Accurate Forgetting for Heterogeneous Federated Continual Learning
Abudukelimu Wuerkaixi, Sen Cui, Jingfeng Zhang, Kunda Yan, Bo Han, Gang Niu, Lei Fang, Changshui Zhang, Masashi Sugiyama
TL;DR
This paper tackles federated continual learning (FCL) under highly heterogeneous, potentially unrelated task streams by introducing accurate forgetting, a concept that embraces selective forgetting of biased past knowledge. The proposed AF-FCL method uses a global normalizing flow to perform feature-space generative replay, paired with knowledge distillation to stabilize representations and a correlation-based mechanism to weight past knowledge by its relevance to the current task. By quantifying feature credibility via latent-space densities, AF-FCL suppresses harmful memories and reuses beneficial past information, achieving superior accuracy and lower forgetting across diverse benchmarks, including EMNIST variants, CIFAR100, and ImageNet-Subset.
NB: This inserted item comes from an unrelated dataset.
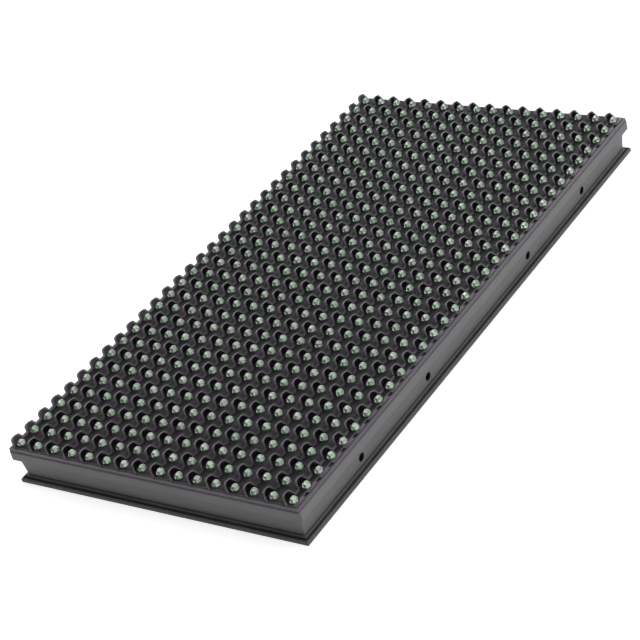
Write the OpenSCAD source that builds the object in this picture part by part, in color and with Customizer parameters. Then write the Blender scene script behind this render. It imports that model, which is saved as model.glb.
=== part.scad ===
// Outdoor dot matrix display module: a grid of lights on a circuit board, behind a moulded
// mask that has a rain and sun visor over every light, in an open-backed case with a rubber
// seal. +Z points out of the display's face, +X along its long side and +Y up the display,
// where the visors are. The origin is the middle of the seal's resting plane.

/* [Display grid] */
// Distance between neighbouring lights
pitch = 10; // [9.5:0.1:12]
// Lights along the long side
cols = 32; // [28:2:40]
// Lights along the short side
rows = 16; // [16:2:24]

/* [Lights] */
// Radius of a light's lens
lens_r = 1.9; // [1.7:0.05:2]
// Height of a light above the board
lens_h = 5.7; // [5:0.1:6.5]
// Width that the collar at a lens's foot adds to its radius
collar_step = 0.3; // [0.1:0.05:0.35]
// Height of that collar
collar_h = 1; // [0.6:0.1:1.2]

/* [Visor mask] */
// Thickness of the mask's plate
mask_t = 2.1; // [1.8:0.1:3]
// How far the mask stands back from the case's outline
lip_inset = 0.6; // [0.6:0.05:0.9]
// Width of the low lip round the plate
lip_w = 1; // [0.7:0.1:1.3]
// Height of the step from the lip up to the plate
lip_drop = 0.4; // [0.2:0.1:0.8]
// Clearance round a lens where it passes through the plate
lens_gap = 0.3; // [0.2:0.05:0.5]
// Inner radius of a visor
hood_r = 3.4; // [3.1:0.05:3.55]
// Wall thickness of a visor
hood_t = 0.8; // [0.6:0.05:0.8]
// Height of a visor above the plate, over its light
hood_h = 3.1; // [2.5:0.1:5]
// Distance up the display from a light's centre to the place where its visor starts to rise
hood_start = 1.2; // [0.6:0.1:1.4]
// Distance up the display from a light's centre to the place where its visor is at full height
hood_full = 3.1; // [2.6:0.1:3.3]
// Height up the display of the web that joins neighbouring visors
web_top = 1.8; // [1.6:0.1:2.2]
// Width of a drain notch in the lower edge
drain_w = 3; // [1.5:0.25:4]
// Length of a drain notch across the edge
drain_l = 1.4; // [0.8:0.1:1.6]
// Depth of a drain notch
drain_d = 1.2; // [0.6:0.1:1.6]
// Thickness of the skirt that presses on the board's edge
skirt_t = 0.5; // [0.4:0.05:0.6]
// Radius of a screw post under the plate
post_r = 2.4; // [2:0.1:2.8]

/* [Case] */
// Height of the case's rim above the resting plane
case_h = 18.1; // [17:0.1:22]
// Height of the wide band under the mask
band_h = 4.4; // [3.5:0.1:5.5]
// Corner radius of the band
band_r = 1.5; // [0.5:0.25:2]
// How far the wall is set in just under the band
recess = 2.5; // [1.5:0.1:3]
// How much further in the wall's foot is
taper = 1; // [0.2:0.1:1.4]
// Thickness of the wall at its foot
wall_t = 2; // [1.6:0.1:2.4]
// Thickness of the band's rim beside the board
rim_t = 1.8; // [1.4:0.1:2]
// Thickness of the ledge round the back
back_t = 1.8; // [1.4:0.1:3]
// Width of that ledge, from inside the wall
ledge_w = 9; // [8.5:0.5:12]
// Thickness of the ribs across the back
rib_t = 2.4; // [1.6:0.1:3]
// Lights from the middle to a rib that crosses the short way
rib_cols = 6; // [6:1:8]
// Lights from the middle to a rib that crosses the long way
rib_rows = 3; // [3:1:4]
// Radius of the vent holes in the long walls
vent_r = 2; // [1.5:0.1:2.5]
// Distance from the middle to the inner vent holes
vent_near = 49.5; // [40:0.5:54]
// Distance from the middle to the outer vent holes
vent_far = 108.7; // [100:0.1:120]
// Height of the vent holes
vent_z = 7.4; // [6:0.1:9]

/* [Seal] */
// How far the seal stands behind the case's back
seal_proud = 0.8; // [0.4:0.1:1.5]
// How far the seal stands back from the case's outline
seal_inset = 0.6; // [0.3:0.1:0.9]
// Height of the seal's outer lip
seal_lip_h = 2.4; // [2:0.1:2.8]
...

The work demonstrates practical implications for robust, privacy-preserving collaborative learning when client data are non-IID and task distributions diverge, showing that targeted forgetting can surpass traditional memorization-focused approaches.
Abstract
Recent years have witnessed a burgeoning interest in federated learning (FL). However, the contexts in which clients engage in sequential learning remain under-explored. Bridging FL and continual learning (CL) gives rise to a challenging practical problem: federated continual learning (FCL). Existing research in FCL primarily focuses on mitigating the catastrophic forgetting issue of continual learning while collaborating with other clients. We argue that the forgetting phenomena are not invariably detrimental. In this paper, we consider a more practical and challenging FCL setting characterized by potentially unrelated or even antagonistic data/tasks across different clients. In the FL scenario, statistical heterogeneity and data noise among clients may exhibit spurious correlations which result in biased feature learning. While existing CL strategies focus on a complete utilization of previous knowledge, we found that forgetting biased information is beneficial in our study. Therefore, we propose a new concept accurate forgetting (AF) and develop a novel generative-replay method~\method~which selectively utilizes previous knowledge in federated networks. We employ a probabilistic framework based on a normalizing flow model to quantify the credibility of previous knowledge. Comprehensive experiments affirm the superiority of our method over baselines.